[WHAT THE TASK REQUIRES]
Reproduce this listing in full.

───

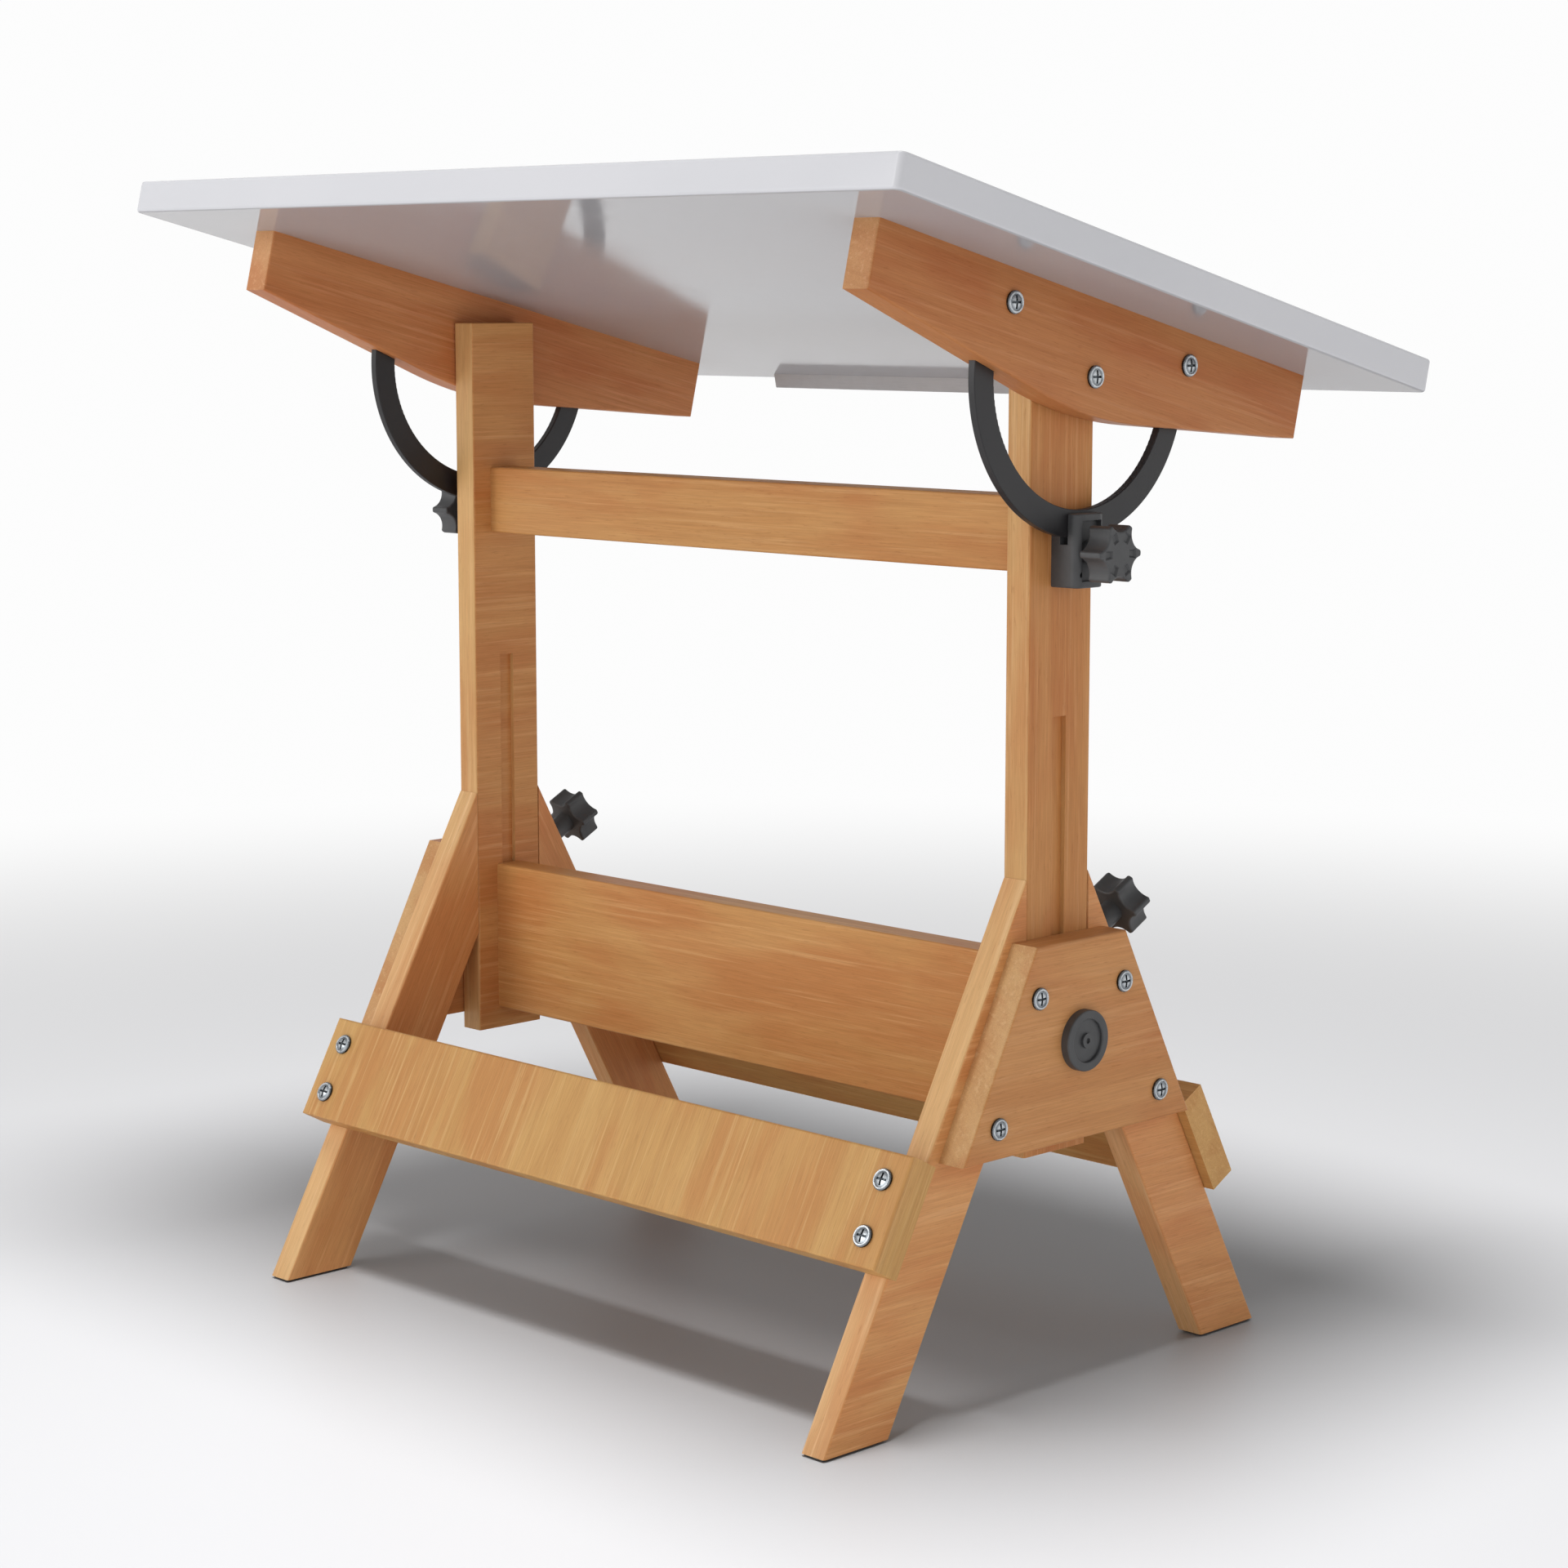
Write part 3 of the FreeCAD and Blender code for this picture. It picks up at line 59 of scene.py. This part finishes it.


class Graph:
    """A material's nodes. Inputs are numbers, colours or other nodes' sockets."""

    def __init__(self, name):
        self.material = bpy.data.materials.new(name)
        self.material.use_nodes = True
        self.nodes = self.material.node_tree.nodes
        self.links = self.material.node_tree.links
        self.shader = self.nodes["Principled BSDF"]
        coords = self.nodes.new("ShaderNodeTexCoord")
        self.place = coords.outputs["Object"]
        self.normal = coords.outputs["Normal"]

    def fill(self, socket, value):
        """Links the socket to value where that is a socket, or else sets it."""
        if isinstance(value, bpy.types.NodeSocket):
            self.links.new(value, socket)
        else:
            socket.default_value = value

    def set(self, **inputs):
        """Fills the shader's sockets: base_color="..." is its Base Color."""
        for name, value in inputs.items():
            label = name.replace("_", " ").title().replace("Ior", "IOR")
            self.fill(self.shader.inputs[label], value)

    def math(self, operation, a, b=0.0):
        node = self.nodes.new("ShaderNodeMath")
        node.operation = operation
        self.fill(node.inputs[0], a)
        self.fill(node.inputs[1], b)
        return node.outputs[0]

    def vector(self, operation, a, b=(0, 0, 0)):
        node = self.nodes.new("ShaderNodeVectorMath")
        node.operation = operation
        self.fill(node.inputs[0], a)
        self.fill(node.inputs[1], b)
        return node.outputs["Value" if operation in ("LENGTH", "DOT_PRODUCT") else "Vector"]

    def scaled(self, vector, factors):
        return self.vector("MULTIPLY", vector, factors)

    def facing(self, axis):
        """How squarely the surface faces along an axis, either way: 0 to 1."""
        return self.math("ABSOLUTE", self.vector("DOT_PRODUCT", self.normal, axis))

    def axes(self, vector, x_axis, y_axis, z_axis):
        """The vector's components along three axes, as one vector."""
        node = self.nodes.new("ShaderNodeCombineXYZ")
        for i, axis in enumerate((x_axis, y_axis, z_axis)):
            self.fill(node.inputs[i], self.vector("DOT_PRODUCT", vector, tuple(axis)))
        return node.outputs[0]

    def noise(self, vector, scale, detail=2.0, roughness=0.5, distortion=0.0):
        """Noise with scale cells in a unit of the vector."""
        node = self.nodes.new("ShaderNodeTexNoise")
        self.fill(node.inputs["Vector"], vector)
        self.fill(node.inputs["Scale"], scale)
        self.fill(node.inputs["Detail"], detail)
        self.fill(node.inputs["Roughness"], roughness)
        self.fill(node.inputs["Distortion"], distortion)
        return node.outputs["Fac"]

    def noise_line(self, value, detail=2.0, roughness=0.5):
        """Noise along one number."""
        node = self.nodes.new("ShaderNodeTexNoise")
        node.noise_dimensions = "1D"
        self.fill(node.inputs["W"], value)
        self.fill(node.inputs["Scale"], 1.0)
        self.fill(node.inputs["Detail"], detail)
        self.fill(node.inputs["Roughness"], roughness)
        return node.outputs["Fac"]

    def spread(self, value, low, high, to_low=0.0, to_high=1.0):
        """A smooth step: to_low where the value is low, and to_high where it is high."""
        node = self.nodes.new("ShaderNodeMapRange")
        node.interpolation_type = "SMOOTHSTEP"
        for socket, number in zip(node.inputs, (value, low, high, to_low, to_high)):
            self.fill(socket, number)
        return node.outputs[0]

    def blend(self, factor, a, b, kind="RGBA", mode="MIX"):
        """From a to b, which are colours, or vectors where kind is VECTOR."""
        node = self.nodes.new("ShaderNodeMix")
        node.data_type = kind
        node.blend_type = mode
        self.fill(node.inputs["Factor"], factor)
        first, result = MIX_SOCKETS[kind]
        self.fill(node.inputs[first], a)
        self.fill(node.inputs[first + 1], b)
        return node.outputs[result]

    def tinge(self, colour, pattern, low, high, amount, other):
        """Mixes up to amount of the other colour in, as the pattern goes from low to high."""
        return self.blend(self.math("MULTIPLY", self.spread(pattern, low, high), amount), colour, other)

    def bump(self, height, depth, strength=1.0):
        node = self.nodes.new("ShaderNodeBump")
        self.fill(node.inputs["Height"], height)
        self.fill(node.inputs["Distance"], depth)
        self.fill(node.inputs["Strength"], strength)
        self.fill(self.shader.inputs["Normal"], node.outputs["Normal"])


def rgb(red, green, blue):
    return (red, green, blue, 1.0)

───

[PROBLEM SOLUTION]
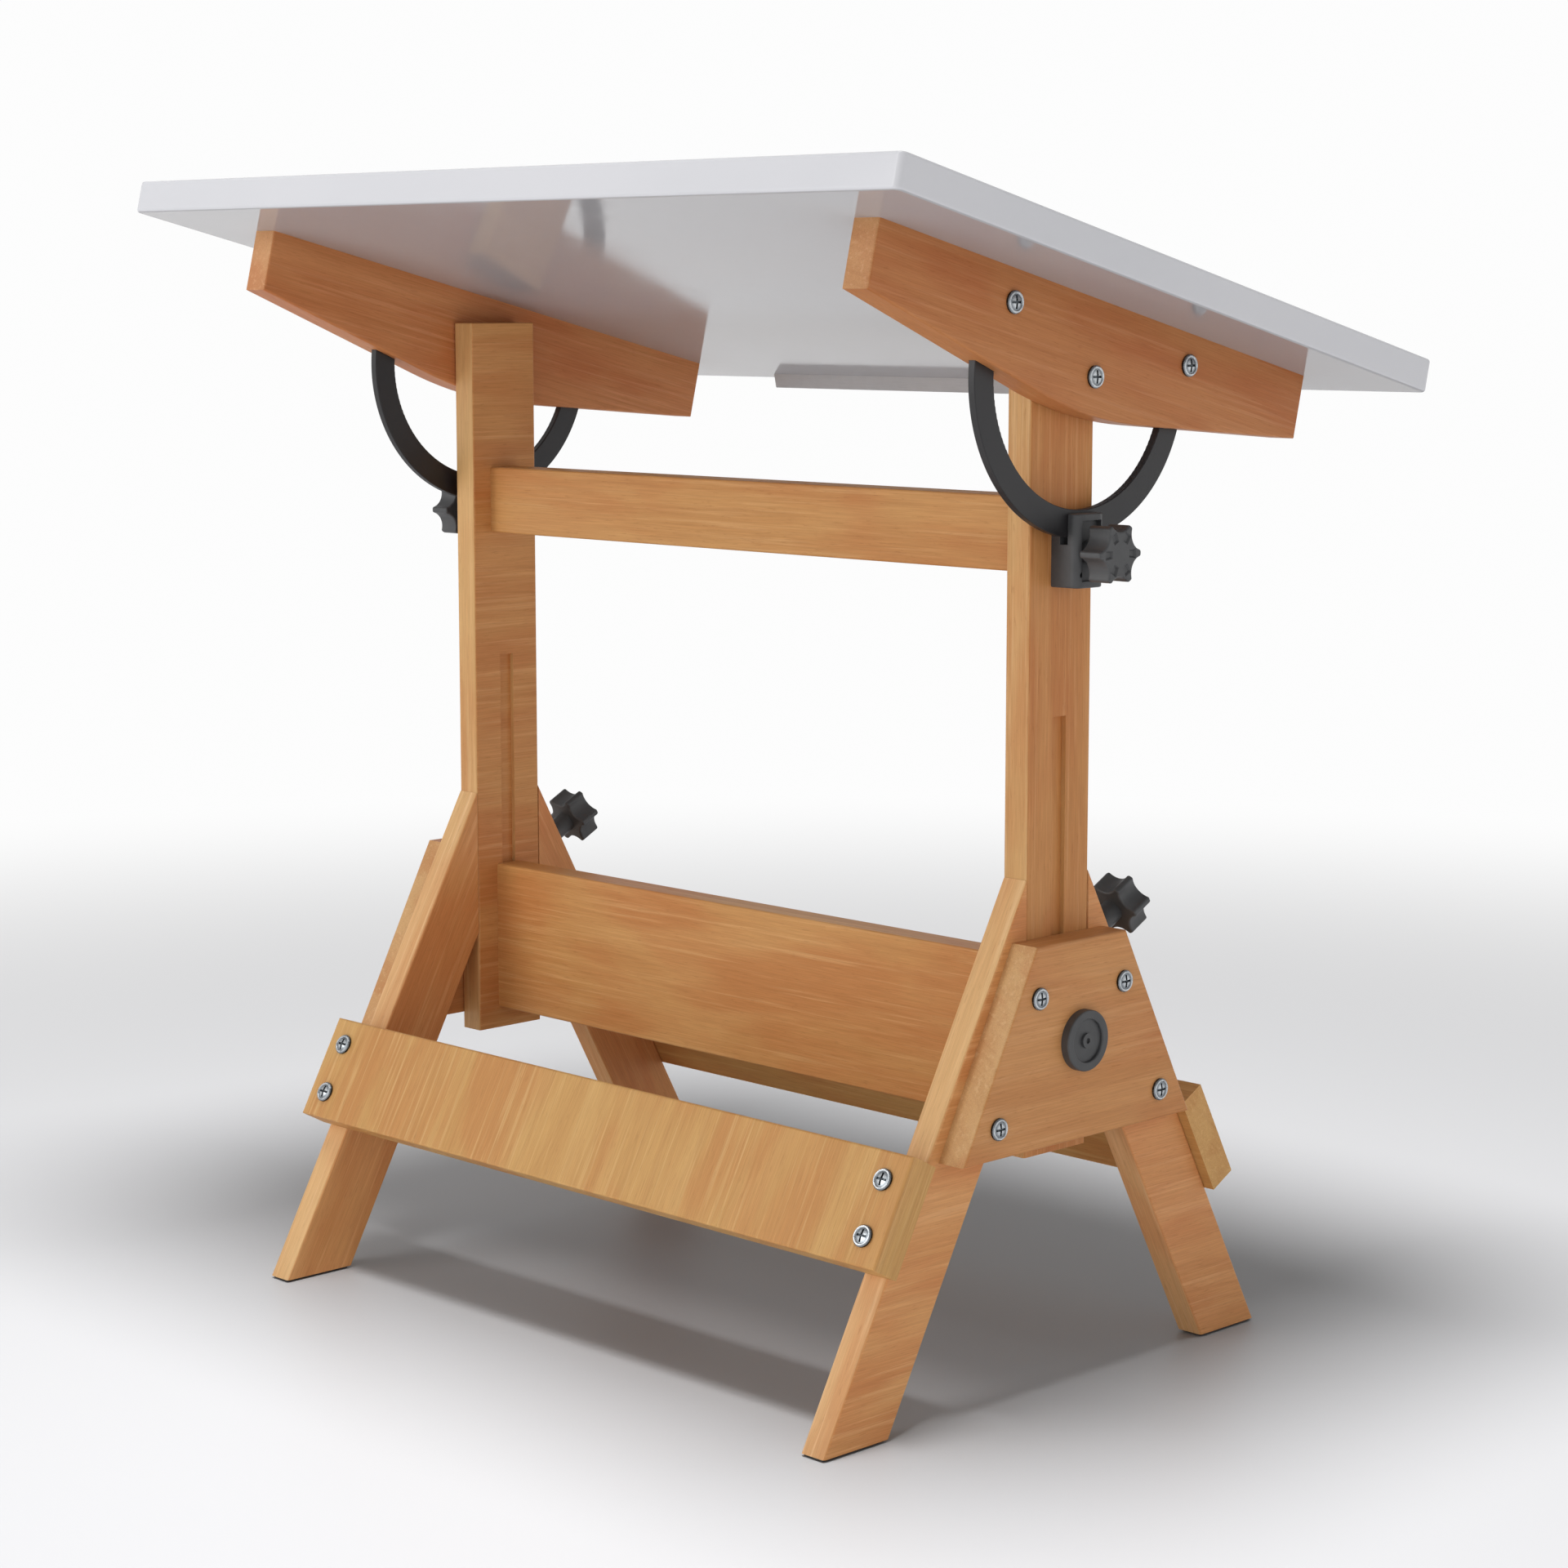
Write part 3 of the FreeCAD and Blender code for this picture. It picks up at line 59 of scene.py. This part finishes it.


class Graph:
    """A material's nodes. Inputs are numbers, colours or other nodes' sockets."""

    def __init__(self, name):
        self.material = bpy.data.materials.new(name)
        self.material.use_nodes = True
        self.nodes = self.material.node_tree.nodes
        self.links = self.material.node_tree.links
        self.shader = self.nodes["Principled BSDF"]
        coords = self.nodes.new("ShaderNodeTexCoord")
        self.place = coords.outputs["Object"]
        self.normal = coords.outputs["Normal"]

    def fill(self, socket, value):
        """Links the socket to value where that is a socket, or else sets it."""
        if isinstance(value, bpy.types.NodeSocket):
            self.links.new(value, socket)
        else:
            socket.default_value = value

    def set(self, **inputs):
        """Fills the shader's sockets: base_color="..." is its Base Color."""
        for name, value in inputs.items():
            label = name.replace("_", " ").title().replace("Ior", "IOR")
            self.fill(self.shader.inputs[label], value)

    def math(self, operation, a, b=0.0):
        node = self.nodes.new("ShaderNodeMath")
        node.operation = operation
        self.fill(node.inputs[0], a)
        self.fill(node.inputs[1], b)
        return node.outputs[0]

    def vector(self, operation, a, b=(0, 0, 0)):
        node = self.nodes.new("ShaderNodeVectorMath")
        node.operation = operation
        self.fill(node.inputs[0], a)
        self.fill(node.inputs[1], b)
        return node.outputs["Value" if operation in ("LENGTH", "DOT_PRODUCT") else "Vector"]

    def scaled(self, vector, factors):
        return self.vector("MULTIPLY", vector, factors)

    def facing(self, axis):
        """How squarely the surface faces along an axis, either way: 0 to 1."""
        return self.math("ABSOLUTE", self.vector("DOT_PRODUCT", self.normal, axis))

    def axes(self, vector, x_axis, y_axis, z_axis):
        """The vector's components along three axes, as one vector."""
        node = self.nodes.new("ShaderNodeCombineXYZ")
        for i, axis in enumerate((x_axis, y_axis, z_axis)):
            self.fill(node.inputs[i], self.vector("DOT_PRODUCT", vector, tuple(axis)))
        return node.outputs[0]

    def noise(self, vector, scale, detail=2.0, roughness=0.5, distortion=0.0):
        """Noise with scale cells in a unit of the vector."""
        node = self.nodes.new("ShaderNodeTexNoise")
        self.fill(node.inputs["Vector"], vector)
        self.fill(node.inputs["Scale"], scale)
        self.fill(node.inputs["Detail"], detail)
        self.fill(node.inputs["Roughness"], roughness)
        self.fill(node.inputs["Distortion"], distortion)
        return node.outputs["Fac"]

    def noise_line(self, value, detail=2.0, roughness=0.5):
        """Noise along one number."""
        node = self.nodes.new("ShaderNodeTexNoise")
        node.noise_dimensions = "1D"
        self.fill(node.inputs["W"], value)
        self.fill(node.inputs["Scale"], 1.0)
        self.fill(node.inputs["Detail"], detail)
        self.fill(node.inputs["Roughness"], roughness)
        return node.outputs["Fac"]

    def spread(self, value, low, high, to_low=0.0, to_high=1.0):
        """A smooth step: to_low where the value is low, and to_high where it is high."""
        node = self.nodes.new("ShaderNodeMapRange")
        node.interpolation_type = "SMOOTHSTEP"
        for socket, number in zip(node.inputs, (value, low, high, to_low, to_high)):
            self.fill(socket, number)
        return node.outputs[0]

    def blend(self, factor, a, b, kind="RGBA", mode="MIX"):
        """From a to b, which are colours, or vectors where kind is VECTOR."""
        node = self.nodes.new("ShaderNodeMix")
        node.data_type = kind
        node.blend_type = mode
        self.fill(node.inputs["Factor"], factor)
        first, result = MIX_SOCKETS[kind]
        self.fill(node.inputs[first], a)
        self.fill(node.inputs[first + 1], b)
        return node.outputs[result]

    def tinge(self, colour, pattern, low, high, amount, other):
        """Mixes up to amount of the other colour in, as the pattern goes from low to high."""
        return self.blend(self.math("MULTIPLY", self.spread(pattern, low, high), amount), colour, other)

    def bump(self, height, depth, strength=1.0):
        node = self.nodes.new("ShaderNodeBump")
        self.fill(node.inputs["Height"], height)
        self.fill(node.inputs["Distance"], depth)
        self.fill(node.inputs["Strength"], strength)
        self.fill(self.shader.inputs["Normal"], node.outputs["Normal"])


def rgb(red, green, blue):
    return (red, green, blue, 1.0)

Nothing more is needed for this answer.